Book Review: Katie Phillips'
Driving Montana, Alone

Slapering Hol Press

41 pp.

Driving Montana, Alone, the first chapbook by poet Katie Phillips, gives us poems that expertly motor through a myriad of human experiences. Sometimes we move as a galloping mustang set loose on the Montana freeway, sometimes at the easy clip of a Sunday drive, but more often traffic stills and a meaningful object of the outer world is transformed into a vehicle stalled in the gridlock of the speaker's inner world. It's one to be inspected, meditated upon, and released. Take "At Last, Some Recognition," for example:

Whenever I see a red truck topped with bikes helplessly spinning their tires, I think how many times

I have waited, on doorsteps and at windows, for diesel to announce your arrival, taking me from another unhappy apartment.

The red truck with its dependent bicycles is not simply a random vehicle passing through the speaker's life. It is an observation, astutely made into a metaphor for the speaker's sense of dislocation. This metaphor is indicative of Phillips' subtly professed intelligence, which her burgeoning poetic gifts bring to fruition.

It's easy to get lost when your mind is in Montana and you car in Iowa.

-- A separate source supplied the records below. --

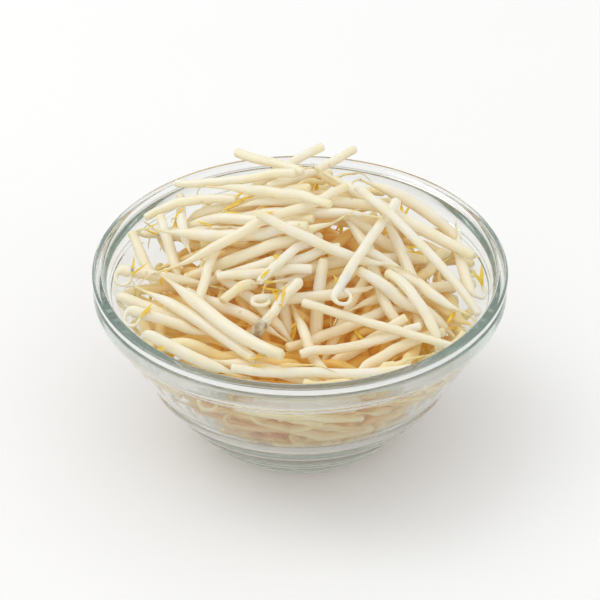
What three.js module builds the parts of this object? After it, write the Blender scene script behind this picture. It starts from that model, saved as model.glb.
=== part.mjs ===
// A clear ribbed glass bowl, heaped with mung bean sprouts.
// Millimetres, +Z up. The origin is the centre of the bowl's foot, on the surface that it stands on.
import * as THREE from "three";

// Driving dimensions of the bowl.
const RIM_DIAMETER = 140;
const BOWL_HEIGHT = 64;
const FOOT_DIAMETER = 57;
const FOOT_RING_WIDTH = 4;
const FOOT_RECESS = 1.2;
const BASE_THICKNESS = 5;
const RIM_THICKNESS = 3.8;
const RIB_COUNT = 5;
const RIB_DEPTH = 0.7;
const RIBBED_SHARE = 0.55;
const BOWL_SIDES = 40;

// Driving dimensions of the heap. Heights in it are measured from the top of the rim.
const HEAP_EDGE = -10;
const MOUND_HEIGHT = 19;
const MOUND = new THREE.Vector2(2, 34);
const HOLLOW_DEPTH = 19;
const HOLLOW = new THREE.Vector2(7, -21);
const TOP_LAYER = 8;

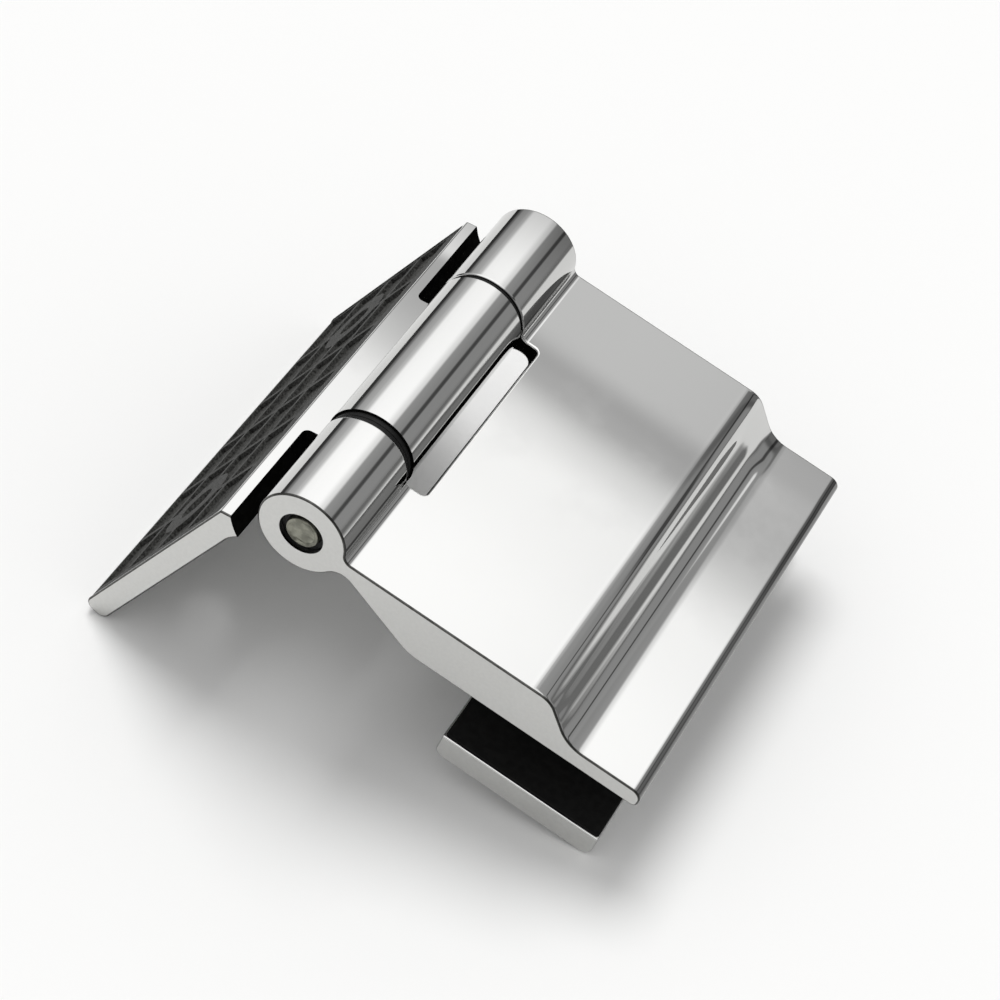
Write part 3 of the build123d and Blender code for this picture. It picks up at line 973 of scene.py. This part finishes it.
def fixed_section(mesh, sizes, leaf):
    """Outline of the fixed leaf: knuckle, web with a slanted flank, and plate."""
    fixing = -sizes.drop
    inner_face = fixing + leaf.plate
    corner = spot(leaf.start, fixing)
    flank, flank_knuckle, flank_line = blend_to_knuckle(
        sizes.knuckle, corner, -leaf.flank_angle, -1, leaf.flank_r
    )
    web, web_knuckle, web_plate = blend_to_knuckle(
        sizes.knuckle, spot(0, inner_face), 0, 1, leaf.web_r
    )
    first = mesh.verts.new(flank_line)
    vert = run_to(mesh, first, corner)
    corners = [(spot(leaf.reach, fixing), leaf.corner), (spot(leaf.reach, inner_face), leaf.foot)]
    vert = rounded_run(mesh, vert, corners, web_plate)
    vert = swing_to(mesh, vert, web, web_knuckle)
    vert = swing_to(mesh, vert, Vector(), flank_knuckle, long_way=True)
    swing_to(mesh, vert, flank, flank_line)


def pad_limits(sizes, leaf, pad):
    """Lowest and highest X of the pad's recess, and half its length."""
    half = sizes.along / 2 + leaf.overhang - pad.rim
    return leaf.start + pad.rim, leaf.reach - pad.rim, half


def pad_ribs(sizes, leaf, pad):
    """Middles of the ribs before each row and each column of pockets, and one past the last."""
    low, high, half = pad_limits(sizes, leaf, pad)
    row = (high - low - pad.inner - pad.outer + pad.rib) / pad.rows
    column = (2 * half - pad.front - pad.rear + pad.rib) / pad.columns
    rows = [low + pad.inner - pad.rib / 2 + i * row for i in range(pad.rows + 1)]
    columns = [pad.front - half - pad.rib / 2 + i * column for i in range(pad.columns + 1)]
    return rows, columns


def wall_screws(sizes, leaf, pad):
    """Places of the two wall screw holes, front first."""
    rows, columns = pad_ribs(sizes, leaf, pad)
    x = rows[pad.rows // 2]
    return [(x, columns[1]), (x, columns[pad.columns - 1])]


class HINGE_OT_fixed_leaf(bpy.types.Operator):
    """Build the fixed leaf with the middle knuckle, the notches and the pad's recess"""

    bl_idname = "hinge.fixed_leaf"
    bl_label = "Fixed Leaf"

    def execute(self, context):
        sizes, leaf, pad = settings("sizes", "fixed_leaf", "pad")
        half = sizes.along / 2 + leaf.overhang
        mesh = bmesh.new()
        fixed_section(mesh, sizes, leaf)
        draw_out(mesh, -half, half)
        break_ends(mesh, half, sizes.soft_edge)
        _, front, rear = slot_limits(sizes)
        far = half + 0.01
        low, high, long = pad_limits(sizes, leaf, pad)
        fixing = -sizes.drop
        floor = fixing + pad.sunk + pad.thick
        inner_face = fixing + leaf.plate
        sink = leaf.sink - leaf.hole
        over = PAST / 2
        tools = [
            clearance(leaf.notch, -far, front, leaf.notch_corner, (front,)),
            clearance(leaf.notch, rear, far, leaf.notch_corner, (rear,)),
            bar(sizes.pin + CLOSE, -half, half),
            slab((low, -long, fixing - PAST), (high, long, floor), leaf.corner),
        ]
        for x, y in wall_screws(sizes, leaf, pad):
            tools += [
                post(leaf.hole, fixing, inner_face + PAST, x, y),
                post(leaf.hole, inner_face - sink, inner_face + over, x, y, leaf.sink + over),
            ]
        mesh = combine(mesh, tools)
        place_piece(
            mesh, "fixed_leaf", "polished", "fixed",
            metal_finishes(chrome_finish("Chrome Fixed Leaf", FIXED_PLACE, 0.038, 0.004, 0.65)),
            plated(half, sizes.soft_edge, 2, leaf.notch,
                   lambda co: not front + KNUCKLE_END < co.y < rear - KNUCKLE_END),
        )
        return {"FINISHED"}


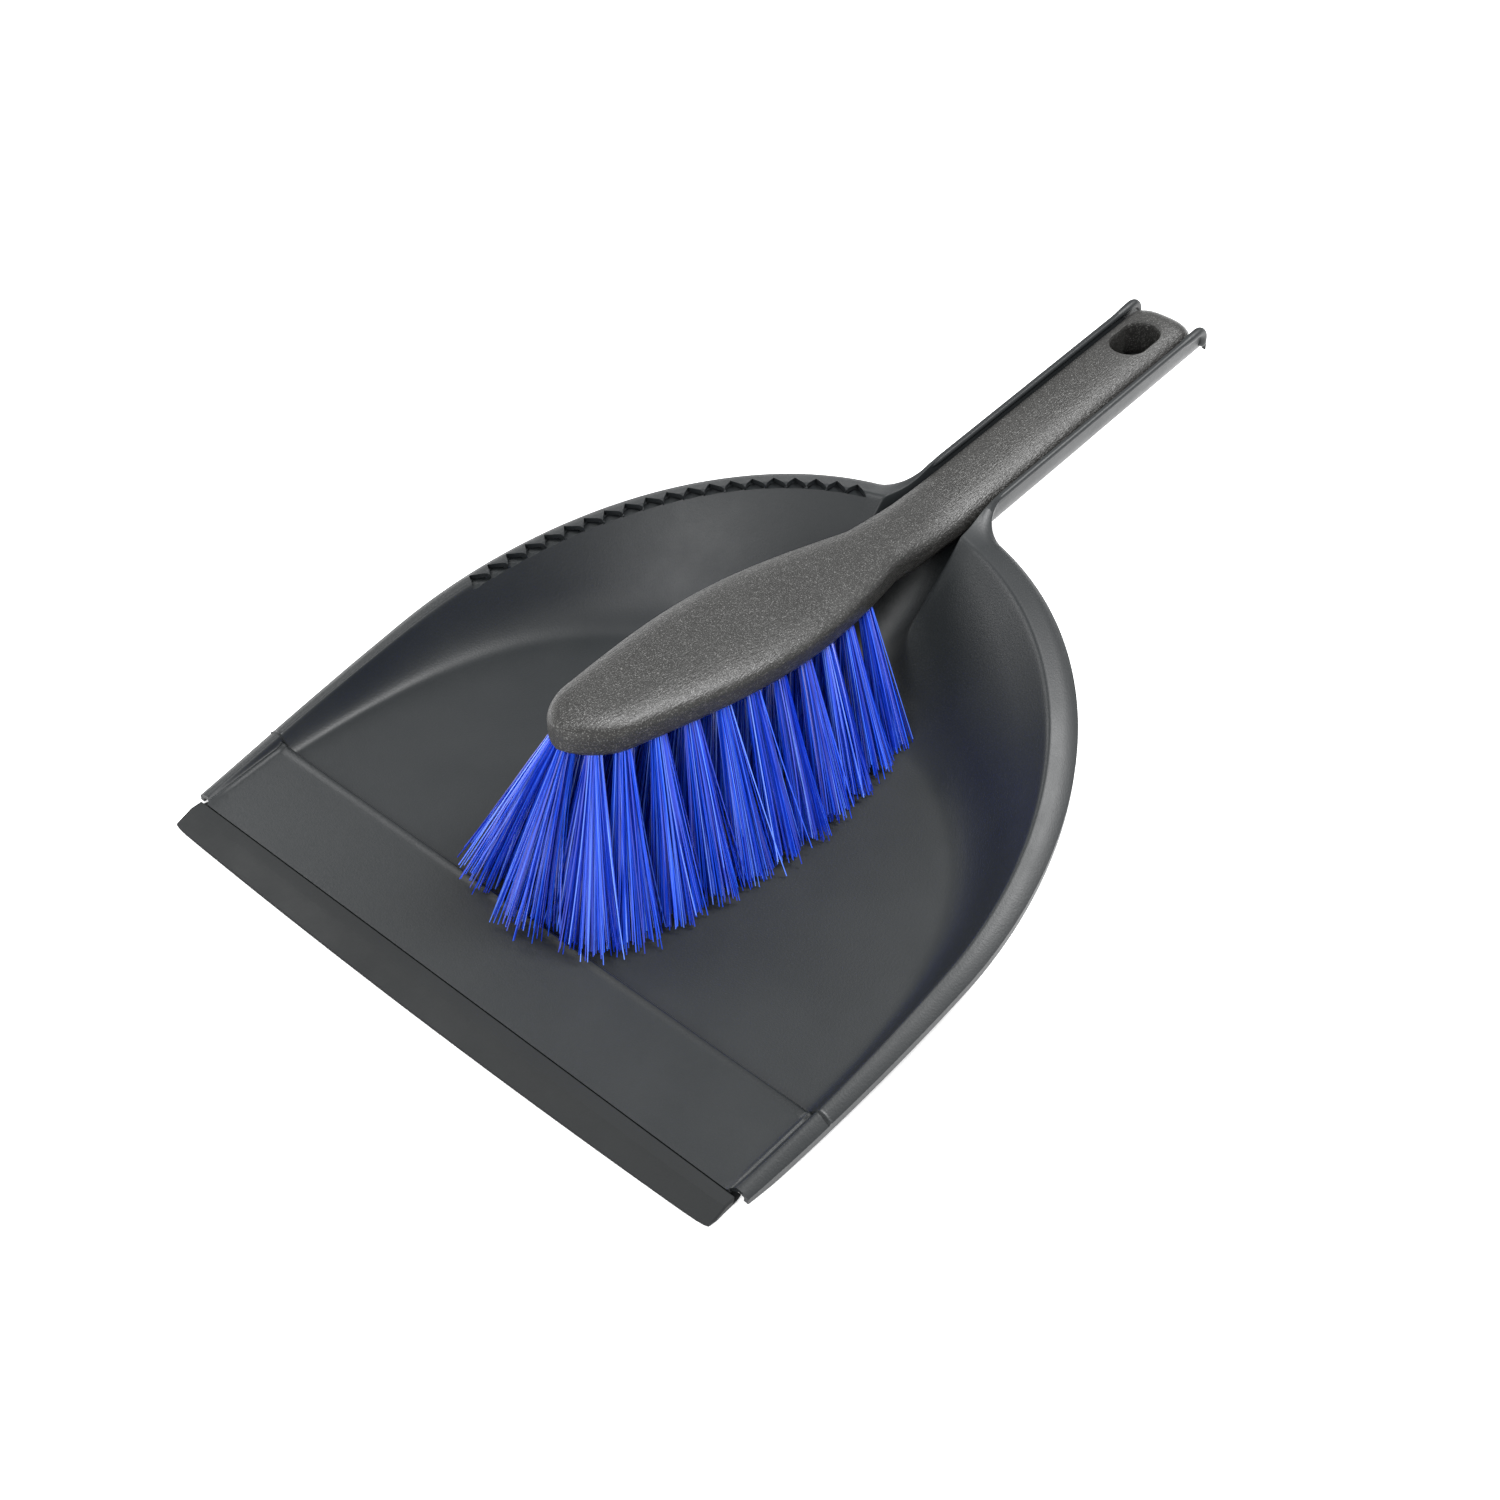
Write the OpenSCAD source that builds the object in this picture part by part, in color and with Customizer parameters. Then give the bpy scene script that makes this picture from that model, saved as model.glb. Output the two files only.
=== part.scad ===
// Dust pan and hand brush set. The brush lies head down in the pan, with its
// handle in the trough that is the pan's own handle.
// Millimetres. +Z is up, the rubber lip faces -Y and the handles point to +Y.
// The origin is on the floor, under the middle of the set.

/* [Overall] */
// Length from the rubber lip to the end of the pan's handle
set_l = 348; // [300:1:400]
// Width across the widest part of the pan's rim
set_w = 220; // [190:1:250]

/* [Pan bowl] */
// Distance from the lip back to the widest part of the rim
wide_at = 95; // [80:1:110]
// Distance from the lip to the back of the bowl's rim
bowl_l = 225.5; // [205:0.5:245]
// How much the rim's sides draw in from the widest part to the mouth
mouth_draw_in = 3.5; // [1:0.5:8]
// Thickness of the floor and walls
wall_t = 1.9; // [1.4:0.1:3]
// Height of the rim at the mouth
rim_front_h = 2.9; // [2.6:0.1:5]
// Height that the rim gains from the mouth to the neck
rim_rise = 38.6; // [30:0.1:46]
// Share of that height which the curve of the rim gives
rim_bend = 0.36; // [0:0.02:0.6]
// Radius between the floor and the walls
floor_fillet_r = 9; // [4:0.5:12]
// Slope of the side walls, as run over height
side_wall_run = 0.52; // [0.4:0.02:0.7]
// Slope of the back wall, as run over height
back_wall_run = 1.02; // [0.8:0.02:1.2]

/* [Pan rim] */
// Width of the flat rim at the mouth
rim_front_w = 4; // [3:0.1:5]
// Width of the flat rim at the back
rim_back_w = 10.6; // [8:0.1:13]
// Thickness of the rim
rim_t = 2.0; // [1.4:0.1:2.4]
// Height of the skirt round the outside of the rim
skirt_h = 3.6; // [2.6:0.1:5]
// Rise of the rim from its outer to its inner edge, as a share of its width
rim_tilt = 0.26; // [0:0.02:0.4]

/* [Comb teeth] */
// Number of notches in the left rim
teeth = 20; // [4:1:24]
// Distance from one notch to the next, along the rim
tooth_pitch = 6.5; // [5:0.1:8]
// Depth of a notch, from the rim's inner edge outwards
tooth_d = 4.2; // [2:0.1:5]
// Height of a notch
tooth_h = 1.5; // [1:0.1:1.6]
// Share of the rim's length at which the first notch lies
tooth_start = 0.36; // [0.3:0.01:0.4]

/* [Ramp and lip] */
// Distance from the lip's tip to the step at the end of the ramp
ramp_l = 42.5; // [35:0.5:50]
// Height of the ramp at its front edge
ramp_front_h = 2.8; // [2.4:0.1:3.4]
// Height of the ramp at the step
ramp_back_h = 4.7; // [4:0.1:6]
// How far each end of the rubber lip is set in from the mouth's corner
lip_inset = 2.5; // [1.5:0.1:8]
// Length of the rubber lip, front to back
lip_l = 12.3; // [9:0.1:16]
// How far the lip's front edge bows forward of its corners
lip_bow = 1.9; // [0:0.1:4]
// Thickness of the lip at its tip
lip_tip_t = 0.9; // [0.6:0.1:1.4]
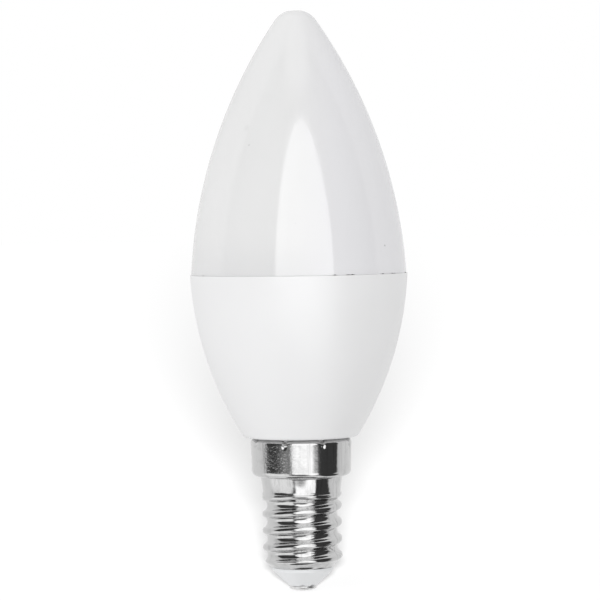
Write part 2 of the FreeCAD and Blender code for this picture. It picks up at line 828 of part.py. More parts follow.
build_diffuser()
build_housing()
build_screw_shell()
build_cap_insulator()
build_contact_pin()
build_adhesive()
build_heat_sink()
build_led_board()
build_leds()
build_screws()
build_driver_board()
build_link()
build_chips()
build_can("input_capacitor", "input_can", "-input_can_shift")
build_can("output_capacitor", "output_can", "output_can_shift")
build_inductor()
build_fuse_resistor()
build_live_wire()
build_neutral_wire()
doc.recompute()
check(doc.Objects)

os.makedirs("parts", exist_ok=True)
for piece in pieces:
    piece.Shape.exportStep(f"parts/{piece.Label}.step")
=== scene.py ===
import logging
import math
from abc import ABC, abstractmethod
from dataclasses import dataclass
from enum import Enum

import bpy
import numpy as np
from mathutils import Matrix, Vector


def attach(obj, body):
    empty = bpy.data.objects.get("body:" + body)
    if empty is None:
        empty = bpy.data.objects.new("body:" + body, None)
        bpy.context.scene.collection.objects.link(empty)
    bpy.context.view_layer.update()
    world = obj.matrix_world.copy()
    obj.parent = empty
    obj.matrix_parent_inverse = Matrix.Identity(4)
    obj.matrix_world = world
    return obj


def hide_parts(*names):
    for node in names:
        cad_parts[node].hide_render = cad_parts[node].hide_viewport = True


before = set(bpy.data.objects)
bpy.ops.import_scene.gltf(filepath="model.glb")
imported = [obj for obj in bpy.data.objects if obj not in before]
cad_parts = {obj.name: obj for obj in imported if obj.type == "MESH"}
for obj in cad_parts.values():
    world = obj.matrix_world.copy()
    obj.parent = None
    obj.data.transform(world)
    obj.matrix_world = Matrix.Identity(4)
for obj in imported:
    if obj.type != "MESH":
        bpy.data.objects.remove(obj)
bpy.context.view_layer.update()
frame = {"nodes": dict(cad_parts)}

# The looks of an LED candle lamp with an E14 screw cap
# The lamp's sizes are in millimetres, the studio's in metres

LOG = logging.getLogger("candle_lamp")
MM = 0.001
TURN = 2.0 * math.pi
FRONT = 1.5 * math.pi
FILLET_POINTS = 5
THREAD_PITCH = 2.822
SEAM_HEIGHT = 53.5
LIP_RADIUS = 5.15
Corner = tuple[float, float, float]
Colour = tuple[float, float, float]
Socket = bpy.types.NodeSocket
Piece = bpy.types.Object
Material = bpy.types.Material


class Ending(Enum):
    """How the first and last rows of a turned surface end."""

    RING = "the last row joins the first"
    POLES = "both end on the axis"


class Slot(Enum):
    """The record's material slots that the new pieces take."""

    OPAL = "opal_plastic"
    WHITE = "white_plastic"
    NICKEL = "nickel_plate"
    INSULATOR = "pale_insulator"


# Outlines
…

These lines from the poem "Motion Sickness" are one of the many jewels Phillips adds to the longstanding motif of the American open road. More importantly, however, they ring with loneliness which is paramount among her themes. These poised, deftly crafted lines and line breaks render brilliantly the speaker's isolation. Is there solitude greater than not having the company of the outer world in which one inhabits? Either way, we must applaud Phillips' courage to not interrupt such profound separation. The speaker is not bailed out by one of Kerouac's roadside characters, nor does Creeley's friend pop out to say "look out where yr going." Instead, we are forced to wait for a moment to shatter the quiet solitude. But true to life, there is "no moment here, yet." Thus Phillips ends the poem while simultaneously extending the reader's melancholy; but paradoxically there is camaraderie in sharing a realistic loneliness with the speaker.

In addition to precise control of the line, Phillips is a master at presenting finely wrought, vibrant images. She does so, not as still photographs we find interspersed between poems, but as it is truly experienced—in real time. In these poems the reader is less likely to deal with a framed bolt of lightning than with the sudden strike and the instantly empty sky in its aftermath. Phillips offers us vivid, even memorable images, but retracts them as suddenly as they are illuminated:

a flock of swallows swoops through an open barn door and rushes out the gaping roof

These closing lines from the title poem define the reader's central role in her art: to digest the inevitable absence of that which briefly elicits wonder. I can think of no better canvas than these fresh lyric poems to explore wonder and absence. Here we have the union of equally suggestive opposites, image and emptiness, opposites that Phillips seamlessly manipulates in the framing of heartfelt meditation.

In the closing poem, "Winter Morning," we have perhaps the most resonant of Phillips quiet, contemplative lyrics. She writes:

When you leave, I save an impression of you, the dent in the white pillow, yes, but also footprints in new snow, and a certain sense on my hand, for you to slip back to, for you to know what I keep open.

This poem encapsulates so many of the expansive ideas fleshed out in Phillips' work. There is meaningful metaphor constructed from terse imagery in the impression in the pillow that represents the person who is gone. There is the implication of a great distance to be driven if these two are to be reunited. There is loneliness; the speaker stands abandoned in the room that was once intimately shared. Finally there is hope; the speaker leaves something open for renewal. I like to think that that something is a car door, and that somewhere down the road a car will race the freeway, and that these two people will once again get "to prove what we knew by holding hands."